Records for this task:
■ ■ ■ ■ ■

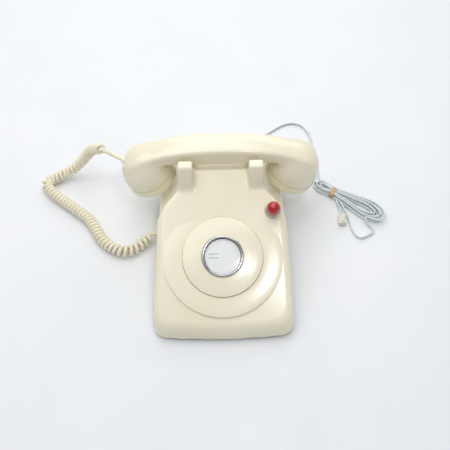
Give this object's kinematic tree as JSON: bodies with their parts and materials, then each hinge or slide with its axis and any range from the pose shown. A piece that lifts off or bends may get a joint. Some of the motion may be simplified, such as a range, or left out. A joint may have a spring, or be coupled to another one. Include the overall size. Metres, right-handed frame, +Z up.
{
  "type": "desk telephone",
  "caption": "Dial-less desk telephone with a blank dial plate and card ring, a signal lamp, a handset on a curly cord and a modular line cord.",
  "frame": {"origin": "on the table under the middle of the telephone, cords left out", "axes": "+Z up, the sloping face looks towards -Y, +X is the lamp side"},
  "size_m": [0.4438, 0.3282, 0.124],
  "materials": {
    "ivory_shell": "moulded gloss, slightly aged",
    "ivory_cord": "satin vinyl",
    "bright_chrome": "polished",
    "card_paper": "matt",
    "clear_window": "clear",
    "red_lens": "polished, translucent",
    "black_moulding": "satin",
    "zinc_steel": "zinc plated",
    "gong_brass": "lacquered",
    "coil_wire": "enamelled winding under tape",
    "foot_rubber": "matt",
    "silver_cord": "satin vinyl",
    "plug_moulding": "clear to ivory",
    "tan_band": "matt"
  },
  "bodies": {
    "telephone": {"housing": "ivory_shell", "base_plate": "zinc_steel", "foot_front_left": "foot_rubber", "foot_front_right": "foot_rubber", "foot_rear_left": "foot_rubber", "foot_rear_right": "foot_rubber", "base_screw_front": "zinc_steel", "base_screw_rear": "zinc_steel", "dial_blank": "ivory_shell", "card_ring": "bright_chrome", "card_cup": "black_moulding", "number_card": "card_paper", "card_window": "clear_window", "lamp_bezel": "bright_chrome", "lamp_lens": "red_lens", "lamp_bulb": "clear_window", "lamp_socket": "black_moulding", "lamp_nut": "zinc_steel", "hook_pin": "zinc_steel", "hook_bracket": "zinc_steel", "hook_spring": "zinc_steel", "contact_stack": "gong_brass", "ringer_frame": "zinc_steel", "gong_left": "gong_brass", "gong_screw_left": "zinc_steel", "gong_right": "gong_brass", "gong_screw_right": "zinc_steel", "ringer_coil": "coil_wire", "clapper_pin": "zinc_steel", "network_box": "black_moulding", "terminal_strip": "black_moulding", "capacitor": "silver_cord", "handset_cord_coil": "ivory_cord", "handset_cord_grommet": "ivory_cord", "line_cord_grommet": "black_moulding", "line_cord": "silver_cord", "line_cord_tail": "silver_cord", "line_cord_loop": "silver_cord", "line_cord_hank": "silver_cord", "cord_band": "tan_band", "line_plug": "plug_moulding"},
    "handset": {"handset_shell": "ivory_shell", "transmitter_cap": "ivory_shell", "transmitter_capsule": "black_moulding", "receiver_cap": "ivory_shell", "receiver_capsule": "black_moulding", "transmitter_cup": "black_moulding", "handset_cord_gland": "ivory_cord", "handset_cord_lead": "ivory_cord"},
    "plunger_left": {"plunger_left": "ivory_shell"},
    "plunger_right": {"plunger_right": "ivory_shell"},
    "hook_lever": {"hook_lever": "zinc_steel"},
    "clapper": {"clapper": "gong_brass"}
  },
  "joints": [
    {"name": "handset_lift", "type": "slide", "parent": "telephone", "child": "handset", "axis": [0, 0, 1], "range_m": [0, 0.07]},
    {"name": "plunger_left_rise", "type": "slide", "parent": "telephone", "child": "plunger_left", "axis": [0, 0, 1], "range_m": [0, 0.00601]},
    {"name": "plunger_right_rise", "type": "slide", "parent": "telephone", "child": "plunger_right", "axis": [0, 0, 1], "range_m": [0, 0.00601]},
    {"name": "hook_swing", "type": "hinge", "parent": "telephone", "child": "hook_lever", "pos_m": [0, 0.03, 0.062], "axis": [1, 0, 0], "range_deg": [0, 6.88], "stiffness_Nm_per_rad": 0.05, "springref_deg": 22.92},
    {"name": "clapper_swing", "type": "hinge", "parent": "telephone", "child": "clapper", "pos_m": [0, 0.0635, 0.0236], "axis": [0, 0, 1], "range_deg": [-8, 8], "stiffness_Nm_per_rad": 0.002}
  ],
  "couplings": [
    {"joint": "plunger_left_rise", "follows": "handset_lift", "ratio": 0.085714},
    {"joint": "plunger_right_rise", "follows": "handset_lift", "ratio": 0.085714},
    {"joint": "hook_swing", "follows": "handset_lift", "rad_per_m": 1.7143}
  ]
}
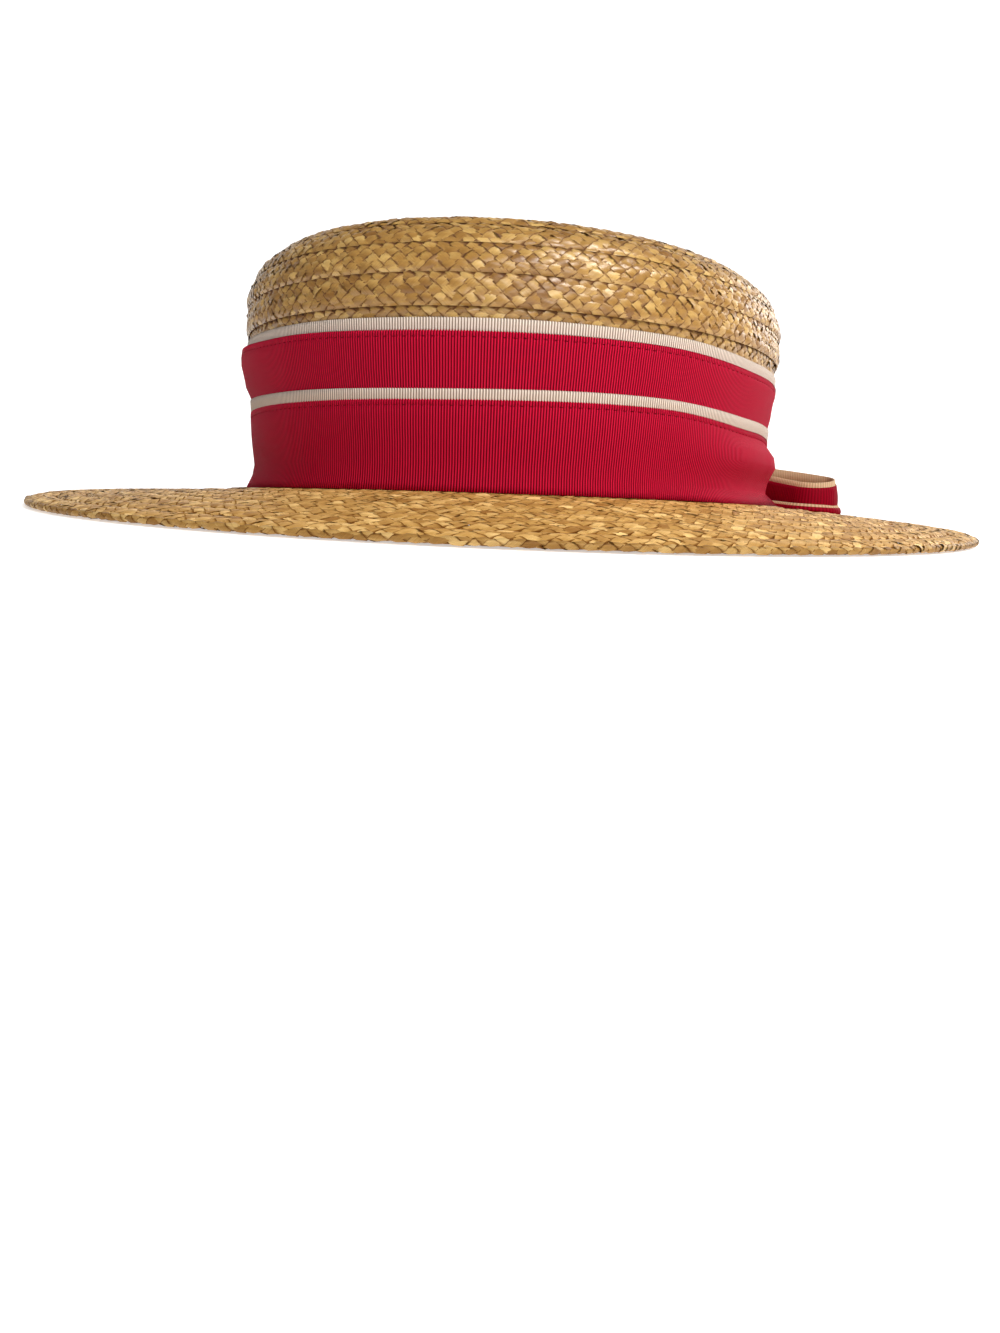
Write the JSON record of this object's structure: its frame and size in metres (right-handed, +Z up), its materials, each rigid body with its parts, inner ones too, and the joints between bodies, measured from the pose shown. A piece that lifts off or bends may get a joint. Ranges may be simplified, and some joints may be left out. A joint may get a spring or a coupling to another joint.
{
  "type": "straw boater hat",
  "caption": "Oval sewn-braid straw boater with a flat-topped crown, a wide shallow brim, a two-tier red and white grosgrain band and a side bow; worn on the head.",
  "frame": {"origin": "middle of the brim's oval, on the floor under the brim's edge", "axes": "+Z up out of the top of the crown, -Y to the front of the hat, +X to the wearer's left, the side of the bow"},
  "size_m": [0.3012, 0.3332, 0.0806],
  "materials": {
    "straw": "plaited natural wheat straw, satin",
    "red_ribbon": "ribbed grosgrain, matt with a soft sheen",
    "white_ribbon": "ribbed grosgrain, matt"
  },
  "bodies": {
    "root": {"crown": "straw", "brim": "straw", "brim_edge": "straw", "upper_trim": "white_ribbon", "upper_ribbon": "red_ribbon", "lower_trim": "white_ribbon", "lower_ribbon": "red_ribbon", "bow_upper_lining": "white_ribbon", "bow_upper_loops": "red_ribbon", "bow_lower_lining": "white_ribbon", "bow_lower_loops": "red_ribbon", "bow_knot": "red_ribbon"}
  },
  "joints": []
}
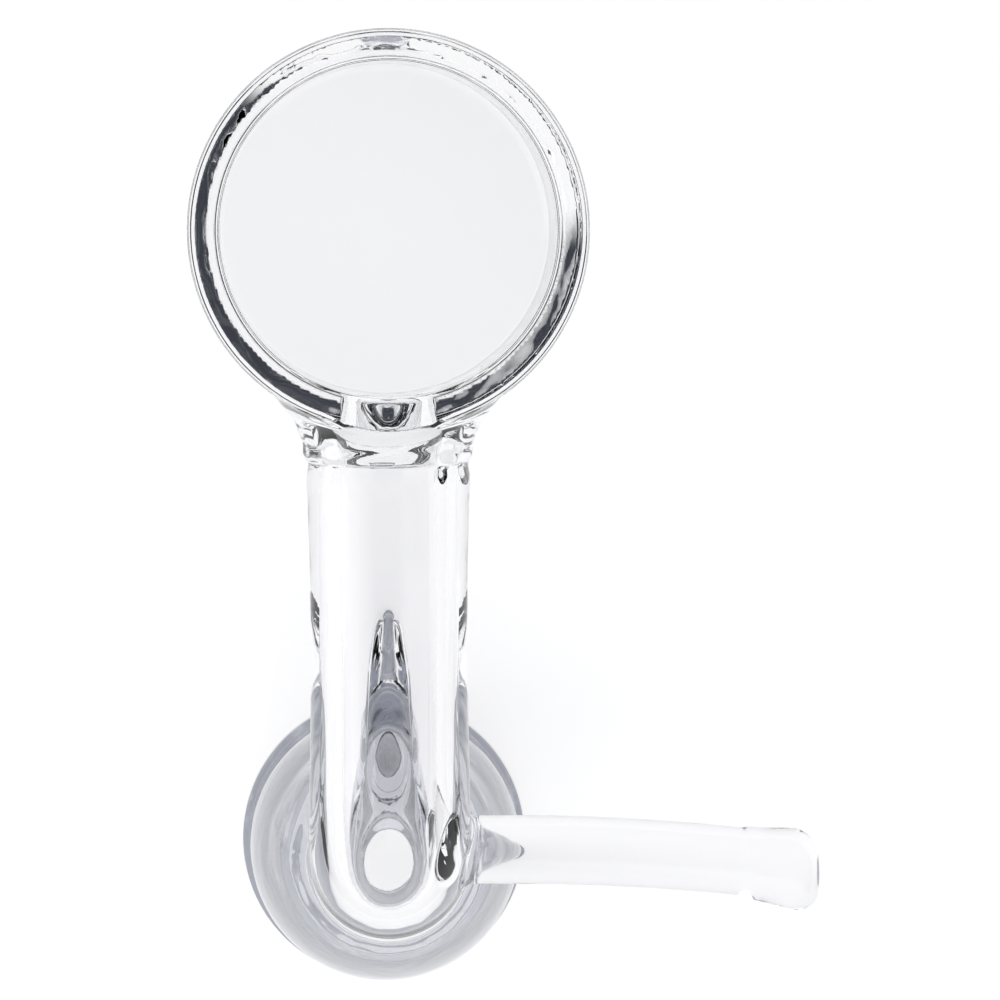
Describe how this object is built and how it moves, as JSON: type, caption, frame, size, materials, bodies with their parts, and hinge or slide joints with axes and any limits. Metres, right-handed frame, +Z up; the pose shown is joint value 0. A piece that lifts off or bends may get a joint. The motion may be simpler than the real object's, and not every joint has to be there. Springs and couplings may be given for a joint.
{
  "type": "quartz bucket with ground socket joint",
  "caption": "Clear fused-quartz bucket on a bent neck, with a ground taper socket facing down and a solid side handle with a rounded end.",
  "frame": {"origin": "middle of the socket's mouth plane", "axes": "+Z up along the socket's axis, from the mouth towards the neck; +Y towards the bucket; +X towards the handle"},
  "size_m": [0.0396, 0.0621, 0.04],
  "materials": {
    "clear_quartz": "clear, drawn tube, rod and disc",
    "melted_quartz": "clear, flame-melted, slightly wavy",
    "ground_quartz": "clear outside, frosted where the bore is ground"
  },
  "bodies": {
    "root": {"bucket_wall": "clear_quartz", "bucket_base": "clear_quartz", "neck_weld": "melted_quartz", "neck_tube": "clear_quartz", "socket_weld": "melted_quartz", "socket_joint": "ground_quartz", "socket_lip": "ground_quartz", "handle_weld": "melted_quartz", "handle_rod": "clear_quartz", "handle_knob": "melted_quartz"}
  },
  "joints": []
}
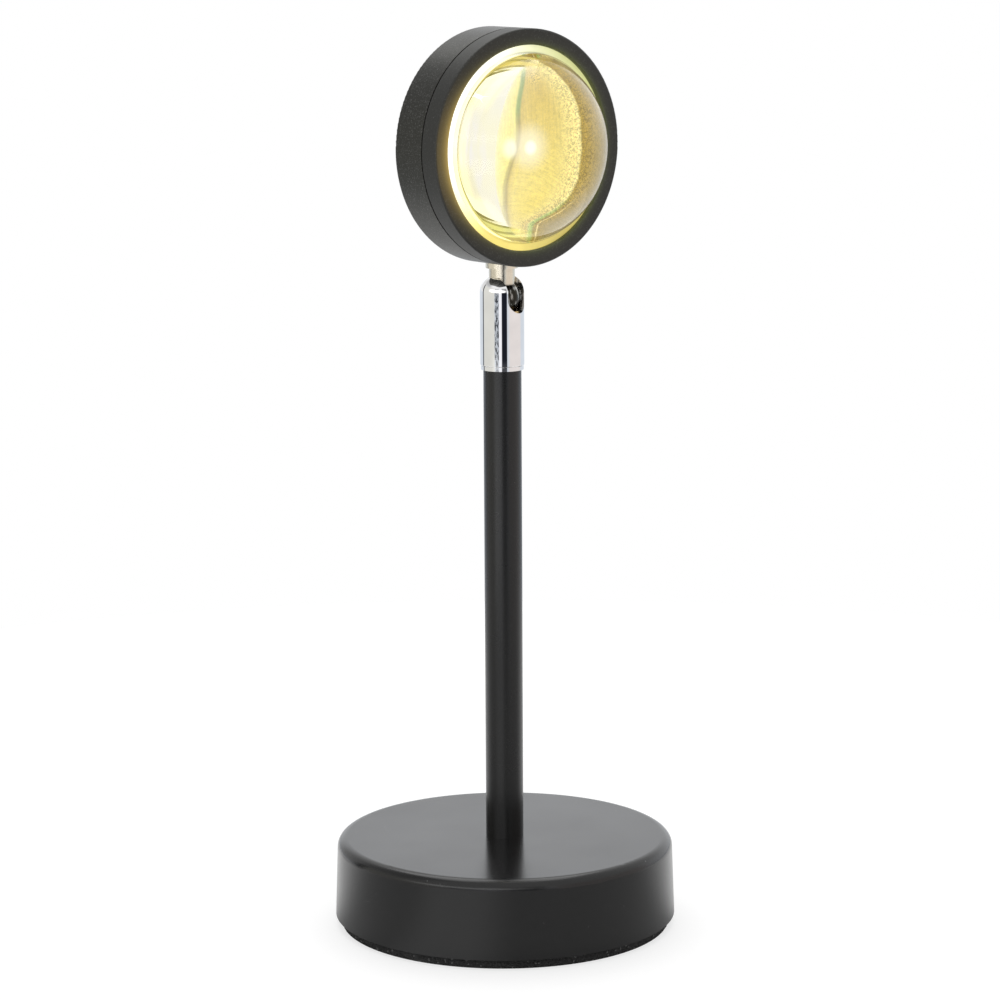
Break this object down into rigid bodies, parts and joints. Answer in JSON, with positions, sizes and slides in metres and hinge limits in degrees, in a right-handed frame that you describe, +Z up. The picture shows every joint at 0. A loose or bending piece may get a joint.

■ ■ ■ ■ ■

Direction: Write out the full listing verbatim, excluding its pictures.

Task output:
Give this object's kinematic tree as JSON: bodies with their parts and materials, then each hinge or slide with its axis and any range from the pose shown. A piece that lifts off or bends may get a joint. Some of the motion may be simplified, such as a range, or left out. A joint may have a spring, or be coupled to another one. Include the overall size. Metres, right-handed frame, +Z up.
{
  "type": "desk telephone",
  "caption": "Dial-less desk telephone with a blank dial plate and card ring, a signal lamp, a handset on a curly cord and a modular line cord.",
  "frame": {"origin": "on the table under the middle of the telephone, cords left out", "axes": "+Z up, the sloping face looks towards -Y, +X is the lamp side"},
  "size_m": [0.4438, 0.3282, 0.124],
  "materials": {
    "ivory_shell": "moulded gloss, slightly aged",
    "ivory_cord": "satin vinyl",
    "bright_chrome": "polished",
    "card_paper": "matt",
    "clear_window": "clear",
    "red_lens": "polished, translucent",
    "black_moulding": "satin",
    "zinc_steel": "zinc plated",
    "gong_brass": "lacquered",
    "coil_wire": "enamelled winding under tape",
    "foot_rubber": "matt",
    "silver_cord": "satin vinyl",
    "plug_moulding": "clear to ivory",
    "tan_band": "matt"
  },
  "bodies": {
    "telephone": {"housing": "ivory_shell", "base_plate": "zinc_steel", "foot_front_left": "foot_rubber", "foot_front_right": "foot_rubber", "foot_rear_left": "foot_rubber", "foot_rear_right": "foot_rubber", "base_screw_front": "zinc_steel", "base_screw_rear": "zinc_steel", "dial_blank": "ivory_shell", "card_ring": "bright_chrome", "card_cup": "black_moulding", "number_card": "card_paper", "card_window": "clear_window", "lamp_bezel": "bright_chrome", "lamp_lens": "red_lens", "lamp_bulb": "clear_window", "lamp_socket": "black_moulding", "lamp_nut": "zinc_steel", "hook_pin": "zinc_steel", "hook_bracket": "zinc_steel", "hook_spring": "zinc_steel", "contact_stack": "gong_brass", "ringer_frame": "zinc_steel", "gong_left": "gong_brass", "gong_screw_left": "zinc_steel", "gong_right": "gong_brass", "gong_screw_right": "zinc_steel", "ringer_coil": "coil_wire", "clapper_pin": "zinc_steel", "network_box": "black_moulding", "terminal_strip": "black_moulding", "capacitor": "silver_cord", "handset_cord_coil": "ivory_cord", "handset_cord_grommet": "ivory_cord", "line_cord_grommet": "black_moulding", "line_cord": "silver_cord", "line_cord_tail": "silver_cord", "line_cord_loop": "silver_cord", "line_cord_hank": "silver_cord", "cord_band": "tan_band", "line_plug": "plug_moulding"},
    "handset": {"handset_shell": "ivory_shell", "transmitter_cap": "ivory_shell", "transmitter_capsule": "black_moulding", "receiver_cap": "ivory_shell", "receiver_capsule": "black_moulding", "transmitter_cup": "black_moulding", "handset_cord_gland": "ivory_cord", "handset_cord_lead": "ivory_cord"},
    "plunger_left": {"plunger_left": "ivory_shell"},
    "plunger_right": {"plunger_right": "ivory_shell"},
    "hook_lever": {"hook_lever": "zinc_steel"},
    "clapper": {"clapper": "gong_brass"}
  },
  "joints": [
    {"name": "handset_lift", "type": "slide", "parent": "telephone", "child": "handset", "axis": [0, 0, 1], "range_m": [0, 0.07]},
    {"name": "plunger_left_rise", "type": "slide", "parent": "telephone", "child": "plunger_left", "axis": [0, 0, 1], "range_m": [0, 0.00601]},
    {"name": "plunger_right_rise", "type": "slide", "parent": "telephone", "child": "plunger_right", "axis": [0, 0, 1], "range_m": [0, 0.00601]},
    {"name": "hook_swing", "type": "hinge", "parent": "telephone", "child": "hook_lever", "pos_m": [0, 0.03, 0.062], "axis": [1, 0, 0], "range_deg": [0, 6.88], "stiffness_Nm_per_rad": 0.05, "springref_deg": 22.92},
    {"name": "clapper_swing", "type": "hinge", "parent": "telephone", "child": "clapper", "pos_m": [0, 0.0635, 0.0236], "axis": [0, 0, 1], "range_deg": [-8, 8], "stiffness_Nm_per_rad": 0.002}
  ],
  "couplings": [
    {"joint": "plunger_left_rise", "follows": "handset_lift", "ratio": 0.085714},
    {"joint": "plunger_right_rise", "follows": "handset_lift", "ratio": 0.085714},
    {"joint": "hook_swing", "follows": "handset_lift", "rad_per_m": 1.7143}
  ]
}
Write the JSON record of this object's structure: its frame and size in metres (right-handed, +Z up), its materials, each rigid body with its parts, inner ones too, and the joints between bodies, measured from the pose shown. A piece that lifts off or bends may get a joint. Ranges may be simplified, and some joints may be left out. A joint may get a spring or a coupling to another joint.
{
  "type": "straw boater hat",
  "caption": "Oval sewn-braid straw boater with a flat-topped crown, a wide shallow brim, a two-tier red and white grosgrain band and a side bow; worn on the head.",
  "frame": {"origin": "middle of the brim's oval, on the floor under the brim's edge", "axes": "+Z up out of the top of the crown, -Y to the front of the hat, +X to the wearer's left, the side of the bow"},
  "size_m": [0.3012, 0.3332, 0.0806],
  "materials": {
    "straw": "plaited natural wheat straw, satin",
    "red_ribbon": "ribbed grosgrain, matt with a soft sheen",
    "white_ribbon": "ribbed grosgrain, matt"
  },
  "bodies": {
    "root": {"crown": "straw", "brim": "straw", "brim_edge": "straw", "upper_trim": "white_ribbon", "upper_ribbon": "red_ribbon", "lower_trim": "white_ribbon", "lower_ribbon": "red_ribbon", "bow_upper_lining": "white_ribbon", "bow_upper_loops": "red_ribbon", "bow_lower_lining": "white_ribbon", "bow_lower_loops": "red_ribbon", "bow_knot": "red_ribbon"}
  },
  "joints": []
}
Describe how this object is built and how it moves, as JSON: type, caption, frame, size, materials, bodies with their parts, and hinge or slide joints with axes and any limits. Metres, right-handed frame, +Z up; the pose shown is joint value 0. A piece that lifts off or bends may get a joint. The motion may be simpler than the real object's, and not every joint has to be there. Springs and couplings may be given for a joint.
{
  "type": "quartz bucket with ground socket joint",
  "caption": "Clear fused-quartz bucket on a bent neck, with a ground taper socket facing down and a solid side handle with a rounded end.",
  "frame": {"origin": "middle of the socket's mouth plane", "axes": "+Z up along the socket's axis, from the mouth towards the neck; +Y towards the bucket; +X towards the handle"},
  "size_m": [0.0396, 0.0621, 0.04],
  "materials": {
    "clear_quartz": "clear, drawn tube, rod and disc",
    "melted_quartz": "clear, flame-melted, slightly wavy",
    "ground_quartz": "clear outside, frosted where the bore is ground"
  },
  "bodies": {
    "root": {"bucket_wall": "clear_quartz", "bucket_base": "clear_quartz", "neck_weld": "melted_quartz", "neck_tube": "clear_quartz", "socket_weld": "melted_quartz", "socket_joint": "ground_quartz", "socket_lip": "ground_quartz", "handle_weld": "melted_quartz", "handle_rod": "clear_quartz", "handle_knob": "melted_quartz"}
  },
  "joints": []
}
Break this object down into rigid bodies, parts and joints. Answer in JSON, with positions, sizes and slides in metres and hinge limits in degrees, in a right-handed frame that you describe, +Z up. The picture shows every joint at 0. A loose or bending piece may get a joint.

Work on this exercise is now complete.